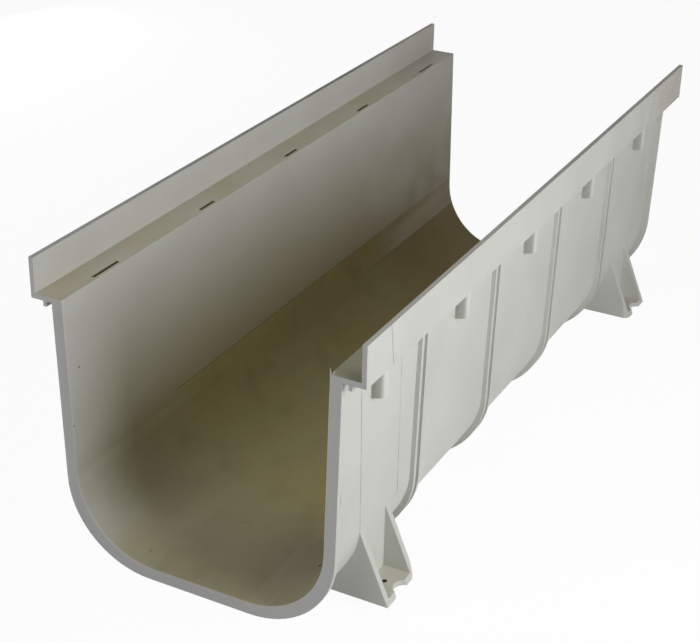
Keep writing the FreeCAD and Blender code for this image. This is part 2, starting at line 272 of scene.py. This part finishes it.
# Dirt in the near end of the trough: faint hairlines, a soft smudge and a few specks.
near_floor = both(inside, fade(height, 0.020, 0.012), band(along, -0.240, -0.150, 0.010),
                  fade(side, 0.045, 0.035))
hairlines = both(near_floor, fade(apart(clouds(55.0, 1.5), 0.52), 0.0040, 0.0010),
                 fade(clouds(38.0, 1.0), 0.56, 0.62), 0.30)
colour = tint(colour, (0.200, 0.170, 0.090, 1.0), hairlines)
smudge = both(inside, spot((0.047, -0.196, 0.010), 0.004, 0.050),
              fade(clouds(26.0, 3.0), 0.25, 0.75, 0.55, 1.0), 0.80)
colour = tint(colour, (0.270, 0.225, 0.180, 1.0), smudge)
for centre, radius, shade in (
    ((0.0540, -0.2082, 0.0133), 0.0009, (0.090, 0.022, 0.015, 1.0)),
    ((-0.0793, -0.2492, 0.0857), 0.0005, (0.150, 0.125, 0.090, 1.0)),
    ((-0.0800, -0.2402, 0.1186), 0.0005, (0.200, 0.170, 0.130, 1.0)),
    ((-0.0405, -0.2368, 0.0082), 0.0005, (0.300, 0.265, 0.190, 1.0)),
    ((-0.0711, -0.1950, 0.0312), 0.0007, (0.230, 0.200, 0.110, 1.0)),
):
    colour = tint(colour, shade, spot(centre, radius, 0.0004))

# The saw-cut ends are a shade greyer, paler on the left, with a burnished inner edge.
cut = fade(from_middle, END - 0.00010, END - 0.00004)
sawn = tint((0.655, 0.660, 0.650, 1.0), (0.735, 0.735, 0.705, 1.0), fade(across, -0.076, -0.090))
colour = tint(colour, sawn, cut)
burnished = both(fade(from_middle, END - 0.0011, END - 0.0007),
                 band(off_skin, -0.0004, 0.0004, 0.0002), 0.7)
colour = tint(colour, (0.760, 0.755, 0.720, 1.0), burnished)

# Relief: the mould's grain, strokes of the saw across the ends, the lip at the stain's
# edge and a soft ripple. The stained part is rougher.
strokes = clouds(420.0, 2.0, (1.0, 1.0, 0.15))
lip = both(inside, fade(height, STAIN_EDGE + 0.0006, STAIN_EDGE - 0.0006),
           band(along, -0.145, 0.145, 0.020))
grained = add("ShaderNodeBump", Strength=0.12, Distance=0.0004, Height=clouds(900.0, 2.0))
stroked = add("ShaderNodeBump", Strength=0.25, Distance=0.0003, Height=both(cut, strokes),
              Normal=grained.outputs[0])
lipped = add("ShaderNodeBump", Strength=0.6, Distance=0.0004, Height=lip,
             Normal=stroked.outputs[0])
rippled = add("ShaderNodeBump", Strength=0.15, Distance=0.0012, Height=clouds(60.0, 2.0),
              Normal=lipped.outputs[0])
roughness = maths("MAXIMUM", fade(clouds(40.0), 0.3, 0.7, 0.50, 0.62), both(inside, stain, 0.74))
shader = add("ShaderNodeBsdfPrincipled", Base_Color=colour, Roughness=roughness,
             Normal=rippled.outputs[0])
shader.inputs["Specular IOR Level"].default_value = 0.35
add("ShaderNodeOutputMaterial", Surface=shader.outputs[0])

channel.data.materials.clear()
channel.data.materials.append(plastic)

# The faces are joined along their edges, and the edges then get a fine round.
joining = channel.modifiers.new("mould_joining", "WELD")
joining.merge_threshold = 0.00001
rounding = channel.modifiers.new("mould_rounding", "BEVEL")
rounding.width = 0.00045
rounding.segments = 2
rounding.limit_method = "ANGLE"
rounding.angle_limit = math.radians(40.0)
rounding.harden_normals = True


# ---- The saw burrs --------------------------------------------------------------------
# Slivers of the channel's own plastic that the saw left standing at the inner corner of
# the right ledge, at the near end. Each is a thin bent flag, rooted in the ledge.

BURR_THICKNESS = 0.00030


def burr(name, root, tip, width):
    """A flag that tapers and bends from its root to its tip, both at its middle."""
    root, tip = Vector(root), Vector(tip)
    rise = tip - root
    bend = Vector((0.0, 0.0, 1.0)) * rise.length * 0.15
    rows = []
    for share, taper in ((0.0, 1.0), (0.35, 0.72), (0.70, 0.40), (1.0, 0.08)):
        centre = root + rise * share + bend * math.sin(math.pi * share)
        half = Vector((width / 2.0 * taper, 0.0, 0.0))
        thick = Vector((0.0, BURR_THICKNESS / 2.0 * max(taper, 0.3), 0.0))
        rows += [centre - half - thick, centre + half - thick,
                 centre + half + thick, centre - half + thick]
    faces = [(3, 2, 1, 0), (12, 13, 14, 15)]
    for row in range(0, 12, 4):
        for corner in range(4):
            after = (corner + 1) % 4
            faces.append((row + corner, row + after, row + 4 + after, row + 4 + corner))
    mesh = bpy.data.meshes.new(name)
    mesh.from_pydata(rows, [], faces)
    mesh.materials.append(plastic)
    piece = bpy.data.objects.new(name, mesh)
    bpy.context.scene.collection.objects.link(piece)
    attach(piece, "root")


burr("saw_burr_tall", (0.0812, -0.2495, 0.1625), (0.0805, -0.2493, 0.1664), 0.0009)
burr("saw_burr_leaning", (0.0822, -0.2495, 0.1625), (0.0838, -0.2492, 0.1656), 0.0011)
burr("saw_burr_short", (0.0817, -0.2480, 0.1625), (0.0821, -0.2478, 0.1644), 0.0010)


# ---- The studio -----------------------------------------------------------------------
# A white floor, a soft lamp on the right, one high in front, and a low one behind on the
# left, below the tops of the walls, for the side away from the others. The floor and the
# world look plain white, and light the part only as much as paper would.


def seen_plain():
    """1 on the rays for which the studio is plain white, and 0 on those that light the part."""
    rays = add("ShaderNodeLightPath").outputs
    return maths("MAXIMUM", rays["Is Camera Ray"],
                 maths("MAXIMUM", rays["Is Glossy Ray"], rays["Is Transmission Ray"]))


def mixed(share, first, second):
    """The first shader, going over to the second by the share."""
    node = add("ShaderNodeMixShader", Fac=share)
    tree.links.new(first.outputs[0], node.inputs[1])
    tree.links.new(second.outputs[0], node.inputs[2])
    return node.outputs[0]


bpy.ops.mesh.primitive_plane_add(size=12.0, location=(0.0, 0.0, -0.0003))
floor = bpy.context.object
floor.name = "studio_floor"
paper = bpy.data.materials.new("studio_paper")
paper.use_nodes = True
tree = paper.node_tree
tree.nodes.clear()
matt = add("ShaderNodeBsdfDiffuse", Color=(0.80, 0.80, 0.79, 1.0))
glow = add("ShaderNodeEmission", Color=(1.0, 1.0, 1.0, 1.0), Strength=1.03)
add("ShaderNodeOutputMaterial", Surface=mixed(maths("MULTIPLY", seen_plain(), 0.92), matt, glow))
floor.data.materials.append(paper)

world = bpy.data.worlds.new("studio_world")
bpy.context.scene.world = world
world.use_nodes = True
tree = world.node_tree
tree.nodes.clear()
fill = add("ShaderNodeBackground", Color=(1.0, 1.0, 1.0, 1.0), Strength=0.01)
white = add("ShaderNodeBackground", Color=(1.0, 1.0, 1.0, 1.0), Strength=1.0)
add("ShaderNodeOutputWorld", Surface=mixed(seen_plain(), fill, white))


def soft_lamp(name, stand, target, width, depth, power):
    """A white rectangular lamp that faces its target."""
    data = bpy.data.lights.new(name, "AREA")
    data.shape = "RECTANGLE"
    data.size = width
    data.size_y = depth
    data.energy = power
    lamp = bpy.data.objects.new(name, data)
    bpy.context.scene.collection.objects.link(lamp)
    lamp.location = stand
    lamp.rotation_mode = "QUATERNION"
    lamp.rotation_quaternion = (Vector(target) - Vector(stand)).to_track_quat("-Z", "Y")


soft_lamp("side_lamp", (0.746, -0.245, 0.407), (0.0, -0.10, 0.10), 0.45, 0.45, 4.0)
soft_lamp("front_lamp", (-0.242, -1.070, 1.066), (0.0, -0.10, 0.10), 0.80, 0.80, 4.9)
soft_lamp("back_lamp", (-0.900, 0.300, 0.095), (0.0, 0.0, 0.095), 0.70, 0.14, 3.2)


# ---- The camera -----------------------------------------------------------------------
# It looks down the channel from above its near right end, with a hair of roll.

camera_data = bpy.data.cameras.new("camera")
camera = bpy.data.objects.new("camera", camera_data)
bpy.context.scene.collection.objects.link(camera)
bpy.context.scene.camera = camera
camera_data.sensor_width = 36.0
camera_data.lens = 81.32
camera_data.clip_start = 0.05
camera_data.clip_end = 50.0
turn = math.radians(27.30)
dip = math.radians(27.14)
aim = Vector((-math.sin(turn) * math.cos(dip), math.cos(turn) * math.cos(dip), -math.sin(dip)))
camera.location = (0.3983, -0.8449, 0.5382)
camera.rotation_mode = "QUATERNION"
camera.rotation_quaternion = (
    aim.to_track_quat("-Z", "Y") @ Quaternion((0.0, 0.0, 1.0), math.radians(1.19))
)

bpy.context.scene.view_settings.view_transform = "Standard"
# # #
Quote verbatim the opening lines of the listing above, ending with the line where "colour = tint(colour, (0.760, 0.755, 0.720, 1.0), burnished)" appears; include both endpoints and nothing more.

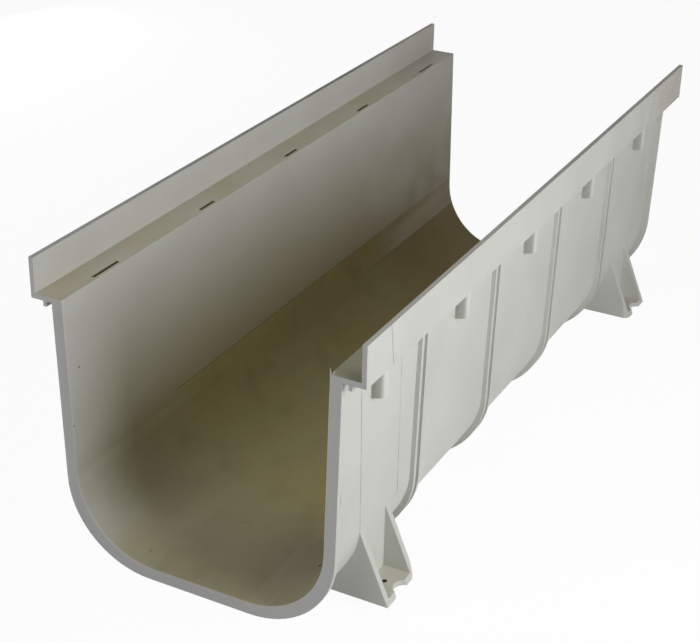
Keep writing the FreeCAD and Blender code for this image. This is part 2, starting at line 272 of scene.py. This part finishes it.
# Dirt in the near end of the trough: faint hairlines, a soft smudge and a few specks.
near_floor = both(inside, fade(height, 0.020, 0.012), band(along, -0.240, -0.150, 0.010),
                  fade(side, 0.045, 0.035))
hairlines = both(near_floor, fade(apart(clouds(55.0, 1.5), 0.52), 0.0040, 0.0010),
                 fade(clouds(38.0, 1.0), 0.56, 0.62), 0.30)
colour = tint(colour, (0.200, 0.170, 0.090, 1.0), hairlines)
smudge = both(inside, spot((0.047, -0.196, 0.010), 0.004, 0.050),
              fade(clouds(26.0, 3.0), 0.25, 0.75, 0.55, 1.0), 0.80)
colour = tint(colour, (0.270, 0.225, 0.180, 1.0), smudge)
for centre, radius, shade in (
    ((0.0540, -0.2082, 0.0133), 0.0009, (0.090, 0.022, 0.015, 1.0)),
    ((-0.0793, -0.2492, 0.0857), 0.0005, (0.150, 0.125, 0.090, 1.0)),
    ((-0.0800, -0.2402, 0.1186), 0.0005, (0.200, 0.170, 0.130, 1.0)),
    ((-0.0405, -0.2368, 0.0082), 0.0005, (0.300, 0.265, 0.190, 1.0)),
    ((-0.0711, -0.1950, 0.0312), 0.0007, (0.230, 0.200, 0.110, 1.0)),
):
    colour = tint(colour, shade, spot(centre, radius, 0.0004))

# The saw-cut ends are a shade greyer, paler on the left, with a burnished inner edge.
cut = fade(from_middle, END - 0.00010, END - 0.00004)
sawn = tint((0.655, 0.660, 0.650, 1.0), (0.735, 0.735, 0.705, 1.0), fade(across, -0.076, -0.090))
colour = tint(colour, sawn, cut)
burnished = both(fade(from_middle, END - 0.0011, END - 0.0007),
                 band(off_skin, -0.0004, 0.0004, 0.0002), 0.7)
colour = tint(colour, (0.760, 0.755, 0.720, 1.0), burnished)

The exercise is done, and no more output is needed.